Despite the fact that mTORC1 is a known "master regulator" of cellular metabolism and many groups have identified metabolic defects in cells deficient in the TSC1 or TSC2 proteins, how to translate these discoveries into improved therapeutic strategies for TSC is incompletely understood, representing a fundamental knowledge gap. Furthermore, the effects of cellular metabolism can be cell-type and species-dependent, and the vast majority of these studies were done in cells from mice or rats.
Our central hypothesis is that we can utilize patient-derived cells to identify highly effective, well-tolerated metabolically targeted therapeutic strategies for children and adults with TSC. This project is a key step in translating metabolic reprogramming from "bench to bedside" and may lead to completely new, highly feasible therapeutic concepts for TSC, using agents that are already clinically available with very favorable safety profiles.
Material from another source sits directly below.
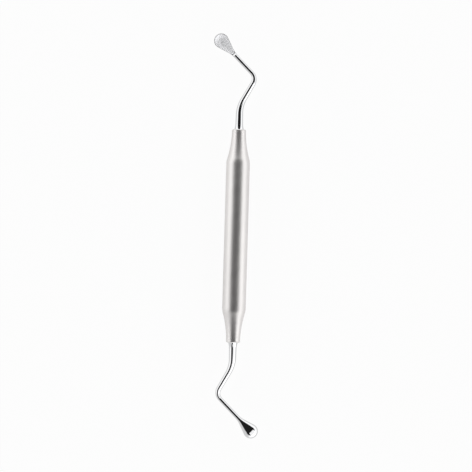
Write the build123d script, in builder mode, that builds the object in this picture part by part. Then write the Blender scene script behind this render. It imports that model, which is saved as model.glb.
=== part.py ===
from build123d import *
from math import acos, asin, atan2, cos, degrees, hypot, radians, sin, sqrt, tan
import os

# A double-ended bone curette lying on a flat surface.
# The handle runs along Y, the bends of both shanks lie level, and Z points up.
# The origin is on the surface, below the middle of the handle.
# Lengths are in millimetres and angles in degrees.

# Handle: a hollow barrel with a concave neck and a small collar at each end
handle_length = 90.0
grip_diameter = 10.0
collar_diameter = 5.9
collar_chamfer = 0.3
neck_curve_radius = 45.0
shoulder_curve_radius = 8.0
handle_wall = 1.0
hollow_cone_length = 3.0

# Joint: each working end has a tang that is fixed in a socket in the handle's neck
tang_diameter = 2.6
tang_length = 12.0
tang_chamfer = 0.3
socket_clearance = 0.02
socket_depth_spare = 1.5

# Shank: its centre line, from the collar face out to the spoon's neck
root_length = 10.0
slant_length = 13.8
slant_angle = 29.0
outer_length = 13.2
outer_angle = 45.0
bend_radius = 13.0
elbow_radius = 3.8

# Shank: its round section, which tapers outwards and is parallel from the elbow to the spoon
base_diameter = 4.2
base_flare_length = 2.6
root_diameter = 3.35
bend_diameter = 3.1
slant_diameter = 2.45
elbow_diameter = 2.25
neck_diameter = 1.85

# Spoon: a shallow cup with a pear-shaped outline and a flat rim
spoon_length = 11.4
spoon_width = 6.2
spoon_flare_radius = 8.0
back_depth = 1.85
face_height = 0.35
face_start = 1.6
face_runout_radius = 3.0
rim_width = 0.3
bowl_depth = 1.55
bowl_heel_offset = 1.65
spoon_sections = 6

# Derived places on the handle
grip_radius = grip_diameter / 2
collar_radius = collar_diameter / 2
collar_face = handle_length / 2
neck_turn = acos(1 - (grip_radius - collar_radius) / (neck_curve_radius + shoulder_curve_radius))
neck_length = (neck_curve_radius + shoulder_curve_radius) * sin(neck_turn)
barrel_end = collar_face - neck_length
socket_radius = tang_diameter / 2 + socket_clearance
socket_bottom = collar_face - tang_length - socket_depth_spare
handle_plane = Plane(origin=(0, 0, grip_radius), x_dir=(0, 1, 0), z_dir=(1, 0, 0))
handle_axis = Axis((0, 0, grip_radius), (0, 1, 0))
bend_plane = Plane.XY.offset(grip_radius)

# Derived shape of the spoon's outline: a concave flare at the neck, a straight side, a round end
neck_radius = neck_diameter / 2
spoon_radius = spoon_width / 2
round_centre = spoon_length - spoon_radius
flare_centre = neck_radius + spoon_flare_radius
centre_distance = hypot(round_centre, flare_centre)
side_angle = asin((spoon_radius + spoon_flare_radius) / centre_distance) - atan2(flare_centre, round_centre)
flare_end = spoon_flare_radius * sin(side_angle)
round_start = round_centre - spoon_radius * sin(side_angle)


def outline_half_width(distance):
    """Half the spoon's width at a distance from its neck, up to where the round end starts."""
    if distance < flare_end:
        return flare_centre - sqrt(spoon_flare_radius**2 - distance**2)
    flare_rise = spoon_flare_radius * (1 - cos(side_angle))
    return neck_radius + flare_rise + (distance - flare_end) * sin(side_angle) / cos(side_angle)


def back_half_depth(distance):
    """Depth of the spoon's back below its axis: round at the neck, flattened at the round end."""
    share = distance / round_start
    blend = share * share * (3 - 2 * share)
    flattening = 1 - blend * (1 - back_depth / spoon_radius)
    return outline_half_width(distance) * flattening


# Centre line of the upper shank, with its two bends
root_point = Vector(0, collar_face, grip_radius)
bend_corner = root_point + Vector(0, root_length)
elbow_corner = bend_corner + Vector(0, slant_length).rotate(Axis.Z, -slant_angle)
outer_direction = Vector(0, 1).rotate(Axis.Z, outer_angle)
neck_point = elbow_corner + outer_direction * outer_length

with BuildLine() as centre_line:
    FilletPolyline(root_point, bend_corner, elbow_corner, neck_point, radius=[bend_radius, elbow_radius])
shank_edges = centre_line.edges().sort_by(centre_line.wire())
shank_diameters = [
    root_diameter,
    bend_diameter,
    slant_diameter,
    elbow_diameter,
    neck_diameter,
    neck_diameter,
]

# Flare at the shank's base: a concave arc that meets the straight stretch without a corner
root_straight = root_length - bend_radius * tan(radians(slant_angle) / 2)
root_taper = (root_diameter - bend_diameter) / 2 / root_straight
flare_tip_radius = root_diameter / 2 - root_taper * base_flare_length
base_flare_rise = base_diameter / 2 - flare_tip_radius
base_flare_radius = (base_flare_length**2 + base_flare_rise**2) / 2 / base_flare_rise
root_plane = Plane(origin=root_point, x_dir=(0, 1, 0), z_dir=(1, 0, 0))

# Frame of the upper spoon: X runs from the neck to the tip, Z points out of the bowl
spoon_plane = Plane(origin=neck_point, x_dir=outer_direction, z_dir=(0, 0, 1))
rim_plane = spoon_plane.offset(face_height)
spoon_side_plane = Plane(
    origin=spoon_plane.origin,
    x_dir=outer_direction,
    z_dir=outer_direction.cross(Vector(0, 0, 1)),
)


def spoon_section_plane(distance):
    """Plane across the spoon at a distance from its neck, with its own X pointing up."""
    return Plane(
        origin=spoon_plane.origin + outer_direction * distance,
        x_dir=spoon_plane.z_dir,
        z_dir=outer_direction,
    )


with BuildPart() as handle:
    with BuildSketch(handle_plane):
        with BuildLine():
            middle = Line((0, 0), (0, grip_radius))
            barrel = Line(middle @ 1, (barrel_end, grip_radius))
            shoulder = JernArc(barrel @ 1, barrel % 1, shoulder_curve_radius, -degrees(neck_turn))
            neck = JernArc(shoulder @ 1, shoulder % 1, neck_curve_radius, degrees(neck_turn))
            Polyline(neck @ 1, (collar_face, 0), middle @ 0)
        make_face()
        mirror(about=Plane.YZ)
    revolve(axis=handle_axis)
    chamfer(
        handle.edges().group_by(Axis.Y)[0] + handle.edges().group_by(Axis.Y)[-1],
        length=collar_chamfer,
    )
    with BuildSketch(handle_plane):
        with BuildLine():
            Polyline(
                (0, 0),
                (0, grip_radius - handle_wall),
                (socket_bottom - hollow_cone_length, grip_radius - handle_wall),
                (socket_bottom, socket_radius),
                (collar_face, socket_radius),
                (collar_face, 0),
                close=True,
            )
        make_face()
        mirror(about=Plane.YZ)
    revolve(axis=handle_axis, mode=Mode.SUBTRACT)

# Hollow of the bowl: the hull of a large and a small circle, turned about its length and flattened
bowl_radius = spoon_radius - rim_width
with BuildPart() as bowl:
    with BuildSketch():
        with Locations((round_centre, 0)):
            Circle(bowl_radius)
        with Locations((bowl_heel_offset, 0)):
            Circle(outline_half_width(bowl_heel_offset) - rim_width)
        make_hull()
        split(bisect_by=Plane.XZ, keep=Keep.TOP)
    revolve(axis=Axis.X)
    scale(by=(1, 1, bowl_depth / bowl_radius))

# Round end of the spoon about its own centre: a ball whose lower half is flattened to the back's depth
with BuildPart() as round_end:
    Sphere(spoon_radius, arc_size1=-90, arc_size2=0, align=(Align.CENTER, Align.CENTER, Align.MAX))
    scale(by=(1, 1, back_depth / spoon_radius))
    Sphere(spoon_radius, arc_size1=0, arc_size2=90, align=(Align.CENTER, Align.CENTER, Align.MIN))
    split(bisect_by=Plane.YZ.offset(round_start - round_centre), keep=Keep.TOP)

with BuildPart() as upper_end:
    # Round shank: each stretch and bend of the centre line has its own taper
    for edge, start_diameter, end_diameter in zip(shank_edges, shank_diameters, shank_diameters[1:]):
        for place, diameter in ((0, start_diameter), (1, end_diameter)):
            with BuildSketch(Plane(origin=edge @ place, x_dir=(0, 0, 1), z_dir=edge % place)):
                Circle(diameter / 2)
        sweep(path=edge, multisection=True)

    # Neck and sides of the spoon, between the shank and the round end
    for station in range(spoon_sections):
        distance = round_start * station / (spoon_sections - 1)
        half_width = outline_half_width(distance)
        with BuildSketch(spoon_section_plane(distance)):
            with BuildLine():
                EllipticalCenterArc((0, 0), half_width, half_width, -90, arc_size=180)
                EllipticalCenterArc((0, 0), back_half_depth(distance), half_width, 90, arc_size=180)
            make_face()
    loft()
    add(round_end.part.moved(spoon_plane.location * Location((round_centre, 0, 0))))

    # Level face of the rim, with a runout that rises to the top of the shank, and the bowl in it
    with BuildSketch(spoon_side_plane):
        with BuildLine():
            face = Line((spoon_length + rim_width, face_height), (face_start, face_height))
            runout = JernArc(face @ 1, face % 1, face_runout_radius, -90)
            Polyline(runout @ 1, (spoon_length + rim_width, face_height + face_runout_radius), face @ 0)
        make_face()
    extrude(amount=spoon_width, both=True, mode=Mode.SUBTRACT)
    add(bowl.part.moved(rim_plane.location), mode=Mode.SUBTRACT)

    # Concave flare at the shank's base, and the tang behind it
    with BuildSketch(root_plane):
        with BuildLine():
            flare = RadiusArc(
                (0, base_diameter / 2),
                (base_flare_length, flare_tip_radius),
                -base_flare_radius,
            )
            Polyline(flare @ 1, (base_flare_length, 0), (0, 0), flare @ 0)
        make_face()
    revolve(axis=handle_axis)
    with BuildSketch(Plane(origin=root_point, z_dir=(0, -1, 0))):
        Circle(tang_diameter / 2)
    extrude(amount=tang_length)
    chamfer(upper_end.edges().group_by(Axis.Y)[0], length=tang_chamfer)

# The lower end is the twin of the upper one: turned half round, with its bowl facing the other way
with BuildPart() as lower_end:
    add(upper_end.part, rotation=(0, 0, 180))
    mirror(about=bend_plane, mode=Mode.REPLACE)

os.makedirs("parts", exist_ok=True)

handle.part.label = "handle"
export_step(handle.part, "parts/handle.step")
upper_end.part.label = "upper_end"
export_step(upper_end.part, "parts/upper_end.step")
lower_end.part.label = "lower_end"
export_step(lower_end.part, "parts/lower_end.step")
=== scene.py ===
from math import acos, asin, atan2, cos, hypot, pi, radians, sin, sqrt, tan

import bpy
import numpy as np
from bpy.props import FloatProperty, FloatVectorProperty, PointerProperty
from bpy.types import Operator, Panel, PropertyGroup
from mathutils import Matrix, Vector


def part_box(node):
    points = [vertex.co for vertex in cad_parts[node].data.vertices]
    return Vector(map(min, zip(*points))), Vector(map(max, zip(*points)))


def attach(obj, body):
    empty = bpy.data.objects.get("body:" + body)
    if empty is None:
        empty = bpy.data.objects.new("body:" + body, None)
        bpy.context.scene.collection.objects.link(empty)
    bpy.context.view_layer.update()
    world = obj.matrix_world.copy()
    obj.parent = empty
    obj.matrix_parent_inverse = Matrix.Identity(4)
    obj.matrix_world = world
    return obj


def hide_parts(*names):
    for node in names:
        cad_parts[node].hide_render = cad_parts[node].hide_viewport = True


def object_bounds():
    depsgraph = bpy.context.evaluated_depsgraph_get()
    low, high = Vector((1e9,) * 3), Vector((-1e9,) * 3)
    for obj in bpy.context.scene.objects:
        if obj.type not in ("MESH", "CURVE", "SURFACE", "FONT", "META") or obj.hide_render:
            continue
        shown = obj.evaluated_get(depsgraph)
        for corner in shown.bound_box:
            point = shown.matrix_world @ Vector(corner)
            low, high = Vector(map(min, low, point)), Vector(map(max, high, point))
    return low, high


bl_info = {
    "name": "Bone Curette",
    "version": (1, 0, 0),
    "blender": (4, 5, 0),
    "location": "View3D > Sidebar > Curette",
    "description": "A double-ended bone curette with a satin handle and polished working ends",
    "category": "Add Mesh",
}

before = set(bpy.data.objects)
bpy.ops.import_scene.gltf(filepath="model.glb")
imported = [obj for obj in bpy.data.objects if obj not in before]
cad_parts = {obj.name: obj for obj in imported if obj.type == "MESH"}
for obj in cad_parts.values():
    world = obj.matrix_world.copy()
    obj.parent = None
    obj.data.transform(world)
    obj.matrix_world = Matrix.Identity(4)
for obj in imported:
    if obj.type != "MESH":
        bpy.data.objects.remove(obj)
CAD_LOW, CAD_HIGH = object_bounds()
HANDLE_LOW, HANDLE_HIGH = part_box("handle")
MM = 0.001
END_NAMES = {"upper_end": "polished_upper_end", "lower_end": "polished_lower_end"}
GRIP_DIAMETER = HANDLE_HIGH.z - HANDLE_LOW.z
HANDLE_LENGTH = HANDLE_HIGH.y - HANDLE_LOW.y
HANDLE_HEIGHT = (HANDLE_HIGH.z + HANDLE_LOW.z) / 2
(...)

In Aim 1, we will define how the metabolism of TSC2-deficient patient-derived cells is "reprogrammed" in order to identify metabolic vulnerabilities or "Achilles' heels" that can be used to design novel therapies. This will be done in collaboration with Dr. Clary Clish, who is the Director of the Metabolomic Platform at the Broad Institute of the Massachusetts Institute of Technology and Harvard. In Aim 2, we will test drugs and compounds that target these vulnerabilities on the growth and survival of patient-derived cells in cell culture. We will also perform a drug screen of patient-derived cells to identify new therapeutic agents for TSC that are already Food and Drug Administration-approved, in collaboration with Dr. Caroline Shamu, Director of the Institute for Chemical and Cellular Biology-Longwood at Harvard Medical School. In Aim 3, we will test drugs and compounds that target metabolic vulnerabilities on the growth and survival of patient-derived cells, in mice. We will utilize a novel bioluminescent imaging approach that allows us to detect patient-derived cells in living mice, enhancing our ability to conduct efficient preclinical trials of novel therapeutic strategies.
We expect this project to have high clinical impact by revealing how metabolic reprogramming contributes to cell growth and survival in patient-derived cells, thereby paving the way for targeting these metabolic networks in TSC. We expect this project to define novel and highly feasible therapeutic concepts for TSC, with relevance to all proliferative lesions in TSC that are driven by mTORC1 activation. We speculate that targeting cellular metabolism will provide a more complete and durable response when compared with mTORC1 inhibitors as single agents in TSC. In some patients, mTORC1 inhibitors might not be needed at all; in other patients, metabolically targeted therapies could allow mTORC1 inhibitors to be used at lower doses and/or for shorter durations, with metabolic "maintenance" therapy.